**WORK TO COMPLETE:** Write out, word for word, only the data from its first line to the line containing "from math import".

★ ★ ★

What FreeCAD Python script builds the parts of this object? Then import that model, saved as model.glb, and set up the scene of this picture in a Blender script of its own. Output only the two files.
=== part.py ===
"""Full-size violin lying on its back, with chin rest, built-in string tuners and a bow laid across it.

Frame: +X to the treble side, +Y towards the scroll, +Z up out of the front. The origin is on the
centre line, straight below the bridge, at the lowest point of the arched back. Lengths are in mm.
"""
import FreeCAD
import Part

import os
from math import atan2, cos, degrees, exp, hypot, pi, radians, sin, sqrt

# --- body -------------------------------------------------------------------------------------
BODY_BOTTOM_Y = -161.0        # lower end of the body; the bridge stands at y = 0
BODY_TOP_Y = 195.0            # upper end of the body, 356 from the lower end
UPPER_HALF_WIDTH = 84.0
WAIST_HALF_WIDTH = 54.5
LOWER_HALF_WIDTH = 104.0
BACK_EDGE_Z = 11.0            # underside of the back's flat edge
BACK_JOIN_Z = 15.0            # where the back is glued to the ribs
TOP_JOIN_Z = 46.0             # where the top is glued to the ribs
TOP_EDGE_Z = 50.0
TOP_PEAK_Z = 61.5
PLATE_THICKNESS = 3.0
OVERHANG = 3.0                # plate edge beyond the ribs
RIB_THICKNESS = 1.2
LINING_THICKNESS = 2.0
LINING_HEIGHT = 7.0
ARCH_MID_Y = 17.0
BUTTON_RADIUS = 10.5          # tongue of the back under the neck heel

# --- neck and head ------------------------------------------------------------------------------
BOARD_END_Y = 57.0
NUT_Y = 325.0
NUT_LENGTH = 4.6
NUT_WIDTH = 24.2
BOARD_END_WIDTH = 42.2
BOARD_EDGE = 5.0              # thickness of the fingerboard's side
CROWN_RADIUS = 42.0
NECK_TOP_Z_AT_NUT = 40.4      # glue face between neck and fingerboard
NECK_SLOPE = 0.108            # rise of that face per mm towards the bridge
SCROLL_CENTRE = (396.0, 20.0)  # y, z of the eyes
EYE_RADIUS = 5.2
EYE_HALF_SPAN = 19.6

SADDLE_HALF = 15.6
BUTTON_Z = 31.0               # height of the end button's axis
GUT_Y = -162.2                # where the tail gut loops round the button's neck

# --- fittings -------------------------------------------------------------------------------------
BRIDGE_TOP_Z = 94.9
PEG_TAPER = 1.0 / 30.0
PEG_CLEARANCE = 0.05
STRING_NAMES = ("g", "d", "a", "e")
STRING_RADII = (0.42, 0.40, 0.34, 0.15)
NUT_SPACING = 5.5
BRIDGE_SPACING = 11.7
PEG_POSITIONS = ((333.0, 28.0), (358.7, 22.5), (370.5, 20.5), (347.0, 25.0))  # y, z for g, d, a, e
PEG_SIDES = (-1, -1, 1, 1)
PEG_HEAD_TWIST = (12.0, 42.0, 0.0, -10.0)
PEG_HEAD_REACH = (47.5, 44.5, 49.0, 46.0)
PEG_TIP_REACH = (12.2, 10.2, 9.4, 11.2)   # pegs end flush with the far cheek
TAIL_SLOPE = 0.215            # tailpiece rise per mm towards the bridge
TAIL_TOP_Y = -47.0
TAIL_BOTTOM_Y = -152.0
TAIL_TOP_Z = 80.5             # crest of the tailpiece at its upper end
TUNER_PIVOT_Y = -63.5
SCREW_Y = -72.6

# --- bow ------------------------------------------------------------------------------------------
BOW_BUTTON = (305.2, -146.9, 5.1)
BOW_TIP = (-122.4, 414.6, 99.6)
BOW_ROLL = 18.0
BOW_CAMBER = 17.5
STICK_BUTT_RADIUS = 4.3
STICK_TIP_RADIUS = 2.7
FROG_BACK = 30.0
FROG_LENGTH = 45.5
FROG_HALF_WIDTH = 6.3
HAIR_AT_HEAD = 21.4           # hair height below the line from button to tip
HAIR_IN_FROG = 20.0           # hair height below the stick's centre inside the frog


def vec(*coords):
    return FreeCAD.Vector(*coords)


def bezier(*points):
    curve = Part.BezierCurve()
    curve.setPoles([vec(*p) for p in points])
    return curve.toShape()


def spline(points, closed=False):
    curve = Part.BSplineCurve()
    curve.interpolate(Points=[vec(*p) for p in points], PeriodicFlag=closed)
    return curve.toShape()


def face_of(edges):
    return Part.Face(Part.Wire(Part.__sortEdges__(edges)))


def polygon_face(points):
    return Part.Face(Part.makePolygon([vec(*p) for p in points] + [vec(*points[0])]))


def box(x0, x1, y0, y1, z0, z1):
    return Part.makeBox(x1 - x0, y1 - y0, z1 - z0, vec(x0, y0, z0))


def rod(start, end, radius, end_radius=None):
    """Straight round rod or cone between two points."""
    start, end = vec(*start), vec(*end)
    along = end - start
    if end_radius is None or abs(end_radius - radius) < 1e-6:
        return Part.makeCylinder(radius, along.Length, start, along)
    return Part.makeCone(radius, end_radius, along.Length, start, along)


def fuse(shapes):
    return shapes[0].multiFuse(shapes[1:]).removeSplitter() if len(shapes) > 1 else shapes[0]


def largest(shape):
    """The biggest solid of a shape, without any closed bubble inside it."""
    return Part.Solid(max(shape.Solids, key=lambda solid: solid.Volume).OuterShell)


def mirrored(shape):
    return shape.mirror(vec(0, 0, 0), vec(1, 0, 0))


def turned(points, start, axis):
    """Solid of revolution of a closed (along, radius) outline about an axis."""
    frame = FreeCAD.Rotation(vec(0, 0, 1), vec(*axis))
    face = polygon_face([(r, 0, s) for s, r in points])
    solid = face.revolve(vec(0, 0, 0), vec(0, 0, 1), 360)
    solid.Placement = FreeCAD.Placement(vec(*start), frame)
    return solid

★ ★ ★

**THE RESPONSE:**
What FreeCAD Python script builds the parts of this object? Then import that model, saved as model.glb, and set up the scene of this picture in a Blender script of its own. Output only the two files.
=== part.py ===
"""Full-size violin lying on its back, with chin rest, built-in string tuners and a bow laid across it.

Frame: +X to the treble side, +Y towards the scroll, +Z up out of the front. The origin is on the
centre line, straight below the bridge, at the lowest point of the arched back. Lengths are in mm.
"""
import FreeCAD
import Part

import os
from math import atan2, cos, degrees, exp, hypot, pi, radians, sin, sqrt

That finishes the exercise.